Longitudinal study of respiratory function and symptoms in a non-smoking group of long-term officially-acknowledged victims of pollution-related illness
1 Department of Cardiopulmonary Rehabilitation Science, Nagasaki University Graduate School of Biomedical Sciences, 1-7-1 Sakamoto, Nagasaki 852-8520, Japan
2 Department of Rehabilitation Medicine, Nagasaki University Hospital, 1-7-1 Sakamoto, Nagasaki 852-8501, Japan
BMC Public Health 2013, 13:766 doi:10.1186/1471-2458-13-766Published: 17 August 2013
Air pollution is known to be a leading cause of respiratory symptoms.

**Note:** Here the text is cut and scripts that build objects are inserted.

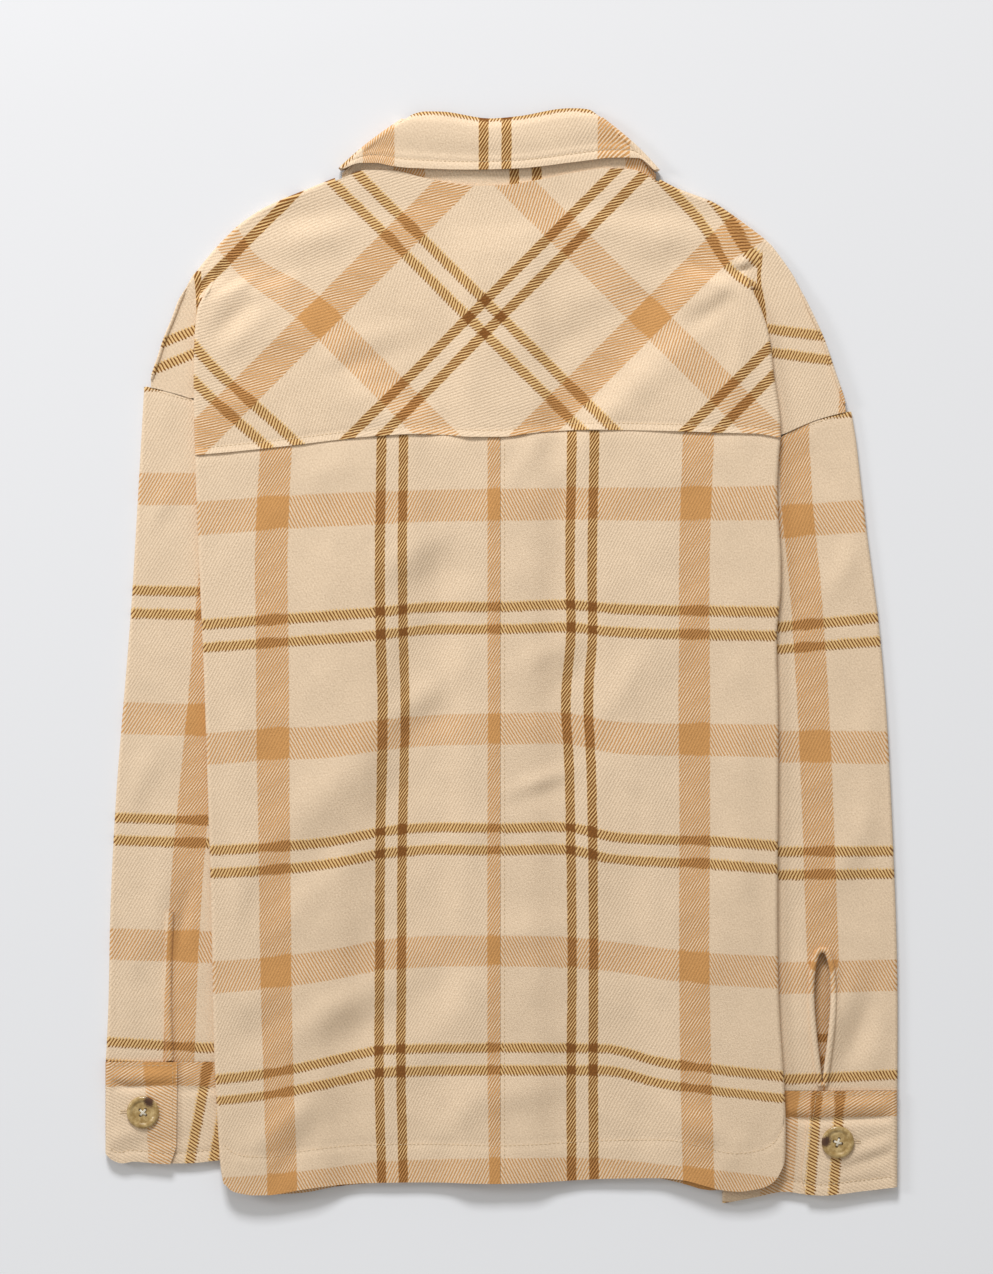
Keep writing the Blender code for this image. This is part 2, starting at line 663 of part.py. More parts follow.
def collar_ring(side, depth_line, half_line, top_z, floor_z, lower):
    """One half of a flattened ring, from the middle of the back round the side to the front edge."""
    radius = (top_z - floor_z) / 2
    grid = []
    for r in range(COLLAR_ROWS + 1):
        share = r / COLLAR_ROWS
        half = half_line(side, share)
        row = []
        for c in range(COLLAR_BACK_CELLS + 1):
            n = c / COLLAR_BACK_CELLS
            row.append((n * half, depth_line(side, n, share), top_z))
        out, y, _ = row[-1]
        row += roll((out, y), (1, 0), radius, top_z - radius, ROLL_ANGLES)
        for c in range(1, COLLAR_FRONT_CELLS + 1):
            n = 1 - c / COLLAR_FRONT_CELLS
            front_out = lerp(half, COLLAR_FRONT_OUT, 1 - n)
            row.append((front_out, lower(side, n, share, y), floor_z))
        grid.append(mirror_out(side, row))
    return grid


def leaf_half(side, share):
    fold, edge = LEAF_HALF[side]
    reach = lerp(fold, edge, share) + LEAF_BULGE * math.sin(math.pi * share)
    return reach - LEAF_CLOTH / 2 - (LEAF_TOP - LEAF_CLOTH / 2) / 2


def leaf_y(side, n, share):
    place = SIDES[side] * n
    return lerp(follow(LEAF_FOLD, place), follow(LEAF_EDGE, place), share)


def leaf_front_y(side, n, share, y):
    return y - (COLLAR_DROP + COLLAR_POINT * share) * (1 - n * n)


def stand_half(side, share):
    return leaf_half(side, lerp(STAND_START, 1, share)) - STAND_TUCK * (1 - share)


def stand_y(side, n, share):
    out = n * stand_half(side, 1.0)
    return lerp(leaf_y(side, n, 0.0) - STAND_MARGIN, follow(NECK_BACK, SIDES[side] * out) + CURVED_GAP, share)


def stand_front_y(side, n, share, y):
    out = lerp(stand_half(side, share), COLLAR_FRONT_OUT, 1 - n)
    return lerp(leaf_front_y(side, n, 0.0, y) - STAND_FRONT_TUCK, front_neck_y(out) + CURVED_GAP, share)


def join_halves(left, right):
    return [left_row[:0:-1] + right_row for left_row, right_row in zip(left, right)]


def collar(finish):
    leaf = [collar_ring(side, leaf_y, leaf_half, LEAF_TOP, LEAF_CLOTH / 2, leaf_front_y) for side in SIDES]
    cloth("collar_leaf", join_halves(*leaf), LEAF_CLOTH, finish)
    stand = [collar_ring(side, stand_y, stand_half, STAND_TOP, STAND_FLOOR, stand_front_y) for side in SIDES]
    cloth("collar_stand", join_halves(*stand), CLOTH, finish)


# Sleeves

def sleeve_places(side, y):
    """Columns of the sleeve from its inner fold to its outer fold, two of them at the edge of the body."""
    inner = follow(SLEEVE_INNER[side], y) + SLEEVE_INSET
    outer = follow(SLEEVE_OUTER[side], y) - SLEEVE_INSET
    edge = follow(BODY_EDGE[side], y)
    hidden = [lerp(inner, edge + EDGE_COLUMNS[0], u / HIDDEN_CELLS) for u in range(HIDDEN_CELLS + 1)]
    shown = [lerp(edge + EDGE_COLUMNS[1], outer, u / SHOWN_CELLS) for u in range(SHOWN_CELLS + 1)]
    return hidden + shown


def sleeve_height(side, out, y):
    inside = smooth((out - follow(BODY_EDGE[side], y) - 2) / SLEEVE_CALM)
    ends = smooth((y - CUFF_SEAM_Y[side] - 4) / SLEEVE_END_CALM)
    table = [row[1:] for row in SLEEVE_FOLDS if row[0] == side]
    outer = smooth((follow(SLEEVE_OUTER[side], y) - SLEEVE_INSET - out) / SLEEVE_CALM)
    return UPPER_WALL + folds(table, out, y) * inside * ends * outer


def sleeve(side, finish):
    bottom = CUFF_SEAM_Y[side] + HALF_GAP
    top_y = SLEEVE_TOP[side][-1][1]
    upper = []
    for r in range(SLEEVE_ROWS + 1):
        share = r / SLEEVE_ROWS
        row = []
        for out in sleeve_places(side, lerp(top_y, bottom, share)):
            y = lerp(straight(SLEEVE_TOP[side], out) - HALF_GAP, bottom, share)
            row.append((out, y, sleeve_height(side, out, y)))
        middle = (UPPER_WALL + FLOOR_WALL) / 2
        inner_roll = roll(row[0][:2], (-1, 0), SLEEVE_FOLD, middle, ROLL_ANGLES)[::-1]
        outer_roll = roll(row[-1][:2], (1, 0), SLEEVE_FOLD, middle, ROLL_ANGLES)
        upper.append(mirror_out(side, inner_roll + row + outer_roll))
    piece = cloth(f"sleeve_{side}_upper", upper, CLOTH, finish)
    cut(piece, slit_cutter(side))

    under = []
    for r in range(SLEEVE_ROWS + 1):
        share = r / SLEEVE_ROWS
        places = sleeve_places(side, lerp(top_y, bottom, share))
        row = []
        for u in UNDER_COLUMNS:
            out = lerp(places[0] + UNDER_GAP, places[-1] - UNDER_GAP, u)
            row.append((out, lerp(straight(SLEEVE_TOP[side], out) - HALF_GAP, bottom, share), FLOOR_WALL))
        under.append(mirror_out(side, row))
    cloth(f"sleeve_{side}_under", under, CLOTH, finish)


def almond(side, margin):
    """Left and right lip of the slit, as rows of (out of the left lip, out of the right lip, y)."""
    slit = SLITS[side]
    rows = []
    for i in range(SLIT_POINTS + 1):
        t = i / SLIT_POINTS
        half = slit["half"] * math.sin(math.pi * t ** SLIT_FULLNESS) + margin
        y = lerp(slit["top"] + margin, slit["bottom"] - margin, t)
        rows.append((slit["out"] - half, slit["out"] + half, y))
    return rows


def slit_cutter(side):
    rows = almond(side, SLIT_CUT_MARGIN)
    mesh = bpy.data.meshes.new(f"slit_cutter_{side}")
    cutter = bpy.data.objects.new(f"slit_cutter_{side}", mesh)
    CUTTERS.objects.link(cutter)
    outline = [(low, y) for low, _, y in rows] + [(high, y) for _, high, y in reversed(rows)]
    bm = bmesh.new()
    base = [bm.verts.new((SIDES[side] * out * MM, y * MM, SLIT_CUT_FROM * MM)) for out, y in outline]
    face = bm.faces.new(base)
    made = bmesh.ops.extrude_face_region(bm, geom=[face])
    lifted = [v for v in made["geom"] if isinstance(v, bmesh.types.BMVert)]
    bmesh.ops.translate(bm, verts=lifted, vec=(0, 0, SLIT_CUT_DEPTH * MM))
    bmesh.ops.recalc_face_normals(bm, faces=bm.faces)
    bm.to_mesh(mesh)
    bm.free()
    return cutter


def cut(piece, cutter):
    cutter.hide_render = True
    cutter.display_type = "WIRE"
    boolean = piece.modifiers.new("Cut", "BOOLEAN")
    boolean.operation = "DIFFERENCE"
    boolean.object = cutter


def slit_binding(side, finish):
    """A flat rim of cloth on the sleeve round the slit. The closed slit has one lip over the other."""
    slit = SLITS[side]
    if side == "right":
        inner, outer = almond(side, BINDING_INNER), almond(side, slit["rim"])
        loops = []
        for rows in (inner, outer):
            loops.append([(low, y) for low, _, y in rows] + [(high, y) for _, high, y in reversed(rows)])
        grid = [[binding_point(side, out, y) for out, y in loop] for loop in loops]
        cloth(f"slit_binding_{side}", grid, BINDING_CLOTH, finish, closed=True)
        return
    grid = []
    for i in range(BINDING_ROWS + 1):
        share = i / BINDING_ROWS
        y = lerp(slit["top"] + BINDING_ENDS[0], CUFF_SEAM_Y[side] + BINDING_ENDS[1], share)
        bow = BINDING_BOW * math.sin(math.pi * share)
        shifts = (-slit["rim"], 0, slit["rim"])
        grid.append([binding_point(side, slit["out"] + bow + shift, y) for shift in shifts])
    cloth(f"slit_binding_{side}", grid, BINDING_CLOTH, finish)


def binding_point(side, out, y):
    z = sleeve_height(side, out, y) + (CLOTH + BINDING_CLOTH) / 2 + GAP
    return (SIDES[side] * out, y, z)


# Cuffs

def cuff(side, finish):
    outer = CUFF_OUTER[side] - CUFF_CLOTH / 2
    inner = CUFF_OUTER[side] - CUFF_WIDTH + CUFF_CLOTH / 2
    small = (CUFF_LOWER_LAP - CUFF_FLOOR) / 2
    large = (CUFF_UPPER_LAP - CUFF_FLOOR) / 2
    grid = []
    for r in range(CUFF_ROWS + 1):
        share = r / CUFF_ROWS
        end = lerp(*CUFF_LAP[side], share) + (CUFF_CORNER if share == 1 else 0)
        lap_shares = [u / CUFF_LAP_CELLS for u in range(CUFF_LAP_CELLS + 1)]
        lower = [(lerp(CUFF_UNDERLAP, inner + small, u), CUFF_LOWER_LAP) for u in lap_shares]
        inner_turn = roll((inner + small, 0), (-1, 0), small, CUFF_FLOOR + small, ROLL_ANGLES)
        turn = [(out, z) for out, _, z in inner_turn]
        cells = range(1, CUFF_CELLS + 1)
        floor = [(lerp(inner + small, outer - large, u / CUFF_CELLS), CUFF_FLOOR) for u in cells]
        outer_turn = roll((outer - large, 0), (1, 0), large, CUFF_FLOOR + large, CUFF_TURN_ANGLES)
        rise = [(out, z) for out, _, z in outer_turn]
        upper = [(lerp(outer - large, end, u / CUFF_CELLS), CUFF_UPPER_LAP) for u in cells]
        row = []
        for out, z in lower + turn + floor + rise + upper:
            y = lerp(CUFF_SEAM_Y[side] - HALF_GAP, follow(CUFF_BOTTOM[side], out), share)
            row.append((out, y, z))
        grid.append(mirror_out(side, row))
    cloth(f"cuff_{side}", grid, CUFF_CLOTH, finish)


# Buttons

def button_mesh(finish):
    """Turned button with a raised rim and a sunk well."""
    bm = bmesh.new()
    rings = []
    for share, z in BUTTON_PROFILE:
        radius = share * BUTTON_RADIUS
        ring = []
        for i in range(BUTTON_SEGMENTS):
            angle = 2 * math.pi * i / BUTTON_SEGMENTS
            ring.append(bm.verts.new((radius * math.cos(angle) * MM, radius * math.sin(angle) * MM, z * MM)))
        rings.append(ring)
    for above, below in zip(rings, rings[1:]):
        for i in range(BUTTON_SEGMENTS):
            j = (i + 1) % BUTTON_SEGMENTS
            bm.faces.new((above[i], below[i], below[j], above[j]))
    bm.faces.new(rings[0])
    bm.faces.new(rings[-1][::-1])
    bmesh.ops.recalc_face_normals(bm, faces=bm.faces)
    mesh = bpy.data.meshes.new("button")
    bm.to_mesh(mesh)
    bm.free()
    mesh.materials.append(finish)
    return mesh


def hole_cutter(name, x, y, z):
    bm = bmesh.new()
    for dx in (-BUTTON_HOLE_PITCH / 2, BUTTON_HOLE_PITCH / 2):
        for dy in (-BUTTON_HOLE_PITCH / 2, BUTTON_HOLE_PITCH / 2):
            made = bmesh.ops.create_cone(bm, cap_ends=True, segments=6, radius1=BUTTON_HOLE * MM,
                                         radius2=BUTTON_HOLE * MM, depth=2 * BUTTON_RIM * MM)
            bmesh.ops.translate(bm, verts=made["verts"], vec=(dx * MM, dy * MM, BUTTON_RIM / 2 * MM))
    mesh = bpy.data.meshes.new(name)
    bm.to_mesh(mesh)
    bm.free()
    cutter = bpy.data.objects.new(name, mesh)
    cutter.location = (x * MM, y * MM, z * MM)
    CUTTERS.objects.link(cutter)
    return cutter


def button(name, mesh, x, y, z, face_down=False):
    piece = bpy.data.objects.new(name, mesh)
    piece.location = (x * MM, y * MM, (z + (BUTTON_RIM if face_down else 0)) * MM)
    if face_down:
        piece.rotation_euler = (math.pi, 0, 0)
    PARTS.objects.link(piece)
    cut(piece, hole_cutter(f"holes_{name}", x, y, z))


def buttons(finish):
    mesh = button_mesh(finish)
    for side, (out, y) in CUFF_BUTTONS.items():
        z = CUFF_UPPER_LAP + CUFF_CLOTH / 2 + GAP
        button(f"button_cuff_{side}", mesh, SIDES[side] * out, y, z)
    for i in range(FRONT_BUTTONS):
        y = FRONT_BUTTON_TOP_Y - i * FRONT_BUTTON_STEP
        button(f"button_front_{i + 1}", mesh, 0, y, 0, face_down=True)


for old in list(bpy.data.objects):
    bpy.data.objects.remove(old, do_unlink=True)

PARTS = bpy.data.collections.new("shacket")
CUTTERS = bpy.data.collections.new("cutters")
bpy.context.scene.collection.children.link(PARTS)
bpy.context.scene.collection.children.link(CUTTERS)

FLANNEL = material("flannel", (0.78, 0.63, 0.43), 0.95)
BIAS = material("flannel_bias", (0.74, 0.58, 0.38), 0.95)
HORN = material("horn", (0.42, 0.33, 0.13), 0.3)

for side in SIDES:
    back_panel(side, FLANNEL)
    front_panel(side, FLANNEL)
    sleeve(side, FLANNEL)
    slit_binding(side, FLANNEL)
    cuff(side, FLANNEL)
yoke(BIAS)
collar(FLANNEL)
buttons(HORN)
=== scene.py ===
"""Looks of the flannel shirt jacket that lies flat with its back up.

Tables are in millimetres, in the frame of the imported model: +Y towards the collar, left is -X.
"out" is the distance from the middle line towards one side. Stripes are read from the photograph as
lines, in its pixels, and photo_mm turns those into millimetres.
"""

import math

import bmesh
import bpy
import numpy as np
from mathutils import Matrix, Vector
from mathutils.bvhtree import BVHTree


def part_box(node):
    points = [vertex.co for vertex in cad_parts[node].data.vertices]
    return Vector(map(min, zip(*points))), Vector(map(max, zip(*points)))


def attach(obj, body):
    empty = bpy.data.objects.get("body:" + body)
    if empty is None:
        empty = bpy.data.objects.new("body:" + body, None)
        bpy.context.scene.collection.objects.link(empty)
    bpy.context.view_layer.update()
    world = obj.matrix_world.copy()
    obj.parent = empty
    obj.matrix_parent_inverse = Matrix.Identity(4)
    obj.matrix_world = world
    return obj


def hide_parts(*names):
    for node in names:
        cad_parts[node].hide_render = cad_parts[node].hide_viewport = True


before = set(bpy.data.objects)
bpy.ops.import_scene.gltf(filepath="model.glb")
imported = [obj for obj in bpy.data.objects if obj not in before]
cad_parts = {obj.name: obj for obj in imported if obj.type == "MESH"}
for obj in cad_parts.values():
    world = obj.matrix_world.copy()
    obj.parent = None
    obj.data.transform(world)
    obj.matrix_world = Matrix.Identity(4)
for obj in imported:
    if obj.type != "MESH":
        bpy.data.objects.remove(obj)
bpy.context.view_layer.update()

MM = 0.001
SIDES = {"left": -1, "right": 1}

# The photograph: millimetres a pixel, and the pixel at the model's origin
PIXEL = 0.71
PHOTO_ORIGIN = (502, 656)
PHOTO_SIZE = (993, 1274)
CAMERA_DISTANCE = 3.0

# Cloth and the gaps between pieces
CLOTH = 1.6
CUFF_CLOTH = 2.0
LEAF_CLOTH = 2.2
BINDING_WALL = 0.7
GAP = 0.3
HALF_GAP = GAP / 2
CURVED_GAP = 1.2
SHOULDER_GAP = 2.6

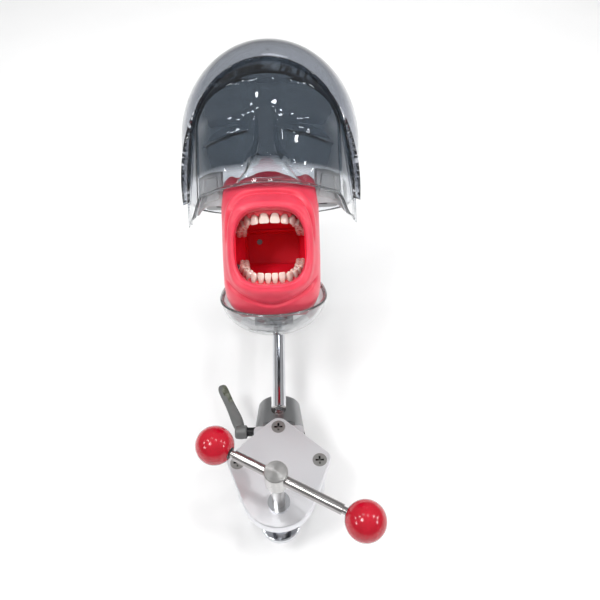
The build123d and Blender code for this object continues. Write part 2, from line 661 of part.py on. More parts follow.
def main():
    os.makedirs("parts", exist_ok=True)
    make_clamp()
    make_ball_housing()
    make_clamp_screw()
    make_lock_lever()
    make_post_and_neck()
    upper_high = make_arch("upper", UPPER_ARCH, UPPER_TEETH, UPPER, 6.0, flip=False)
    lower_high = make_arch("lower", LOWER_ARCH, LOWER_TEETH, LOWER, 8.0, flip=True)
    make_skull_frame(upper_high)
    make_mask_supports()
    make_shells()
    make_shroud()
    make_mandible(lower_high)


main()
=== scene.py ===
import json
import math
from collections import namedtuple

import bmesh
import bpy
import numpy as np
from mathutils import Matrix, Vector


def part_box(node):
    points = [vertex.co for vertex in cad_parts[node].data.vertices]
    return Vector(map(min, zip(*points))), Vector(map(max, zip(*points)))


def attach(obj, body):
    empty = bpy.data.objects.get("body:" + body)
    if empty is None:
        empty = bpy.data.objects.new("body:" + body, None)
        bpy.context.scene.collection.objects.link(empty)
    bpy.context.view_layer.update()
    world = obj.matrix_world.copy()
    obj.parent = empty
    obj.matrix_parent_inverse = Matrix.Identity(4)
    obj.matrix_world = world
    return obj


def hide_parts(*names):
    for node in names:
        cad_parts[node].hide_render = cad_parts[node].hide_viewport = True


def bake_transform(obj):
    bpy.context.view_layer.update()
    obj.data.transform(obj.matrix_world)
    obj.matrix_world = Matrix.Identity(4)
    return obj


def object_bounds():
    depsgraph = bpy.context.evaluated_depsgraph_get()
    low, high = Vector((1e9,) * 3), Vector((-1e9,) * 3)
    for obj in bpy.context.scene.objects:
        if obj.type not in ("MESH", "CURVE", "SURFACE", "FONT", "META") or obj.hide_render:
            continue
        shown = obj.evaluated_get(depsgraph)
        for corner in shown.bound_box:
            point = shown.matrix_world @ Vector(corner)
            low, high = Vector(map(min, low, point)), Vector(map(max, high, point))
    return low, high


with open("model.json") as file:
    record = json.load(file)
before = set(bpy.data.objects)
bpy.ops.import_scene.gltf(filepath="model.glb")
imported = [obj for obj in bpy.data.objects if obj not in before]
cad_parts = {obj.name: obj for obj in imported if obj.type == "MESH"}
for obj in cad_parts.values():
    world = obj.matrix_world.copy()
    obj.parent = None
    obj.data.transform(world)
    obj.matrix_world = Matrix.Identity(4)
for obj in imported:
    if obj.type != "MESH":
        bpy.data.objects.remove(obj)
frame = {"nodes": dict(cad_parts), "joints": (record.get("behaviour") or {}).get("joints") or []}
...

Many cross-sectional studies reported that air pollution caused respiratory disease in Japanese individuals in the 1960s. Japan has laws regulating air pollution levels and providing compensation for victims of pollution-related respiratory disease. However, long-term changes in respiratory function and symptoms in individuals who were exposed to air pollution in the 1960s have not been well studied. This study aimed to investigate longitudinal respiratory function and symptoms in older, non-smoking, long-term officially-acknowledged victims of pollution-related illness.
The study included 563 officially-acknowledged victims of pollution-related illness living in Kurashiki, Okayama who were aged ≥ 65 years in 2009. Data were retrospectively collected from yearly respiratory symptom questionnaires and spirometry examinations conducted from 2000 to 2009.
Respiratory function declined significantly from 2000 to 2009 (p < 0.01), but the mean annual changes were relatively small. The change in mean vital capacity was −40.5 ml/year in males and −32.7 ml/year in females, and the change in mean forced expiratory volume in 1 second was −27.6 ml/year in males and −23.9 ml/year in females. Dyspnea was the only symptom that worsened significantly from 2000 to 2009 in both sexes (males: p < 0.05, females: p < 0.01).
Our results suggest that the high concentrations of air pollutants around 1970 resulted in a decrease in respiratory function and an increase in respiratory symptoms in the study population. From 2000 to 2009, the mean annual changes in respiratory function were within the normal range, even though the severity of dyspnea worsened. The changes in respiratory function and symptoms over the study period were probably due to aging. The laws governing air pollution levels and providing compensation for officially-acknowledged victims of pollution-related illness in Japan may be effective for respiratory disease cause by pollution.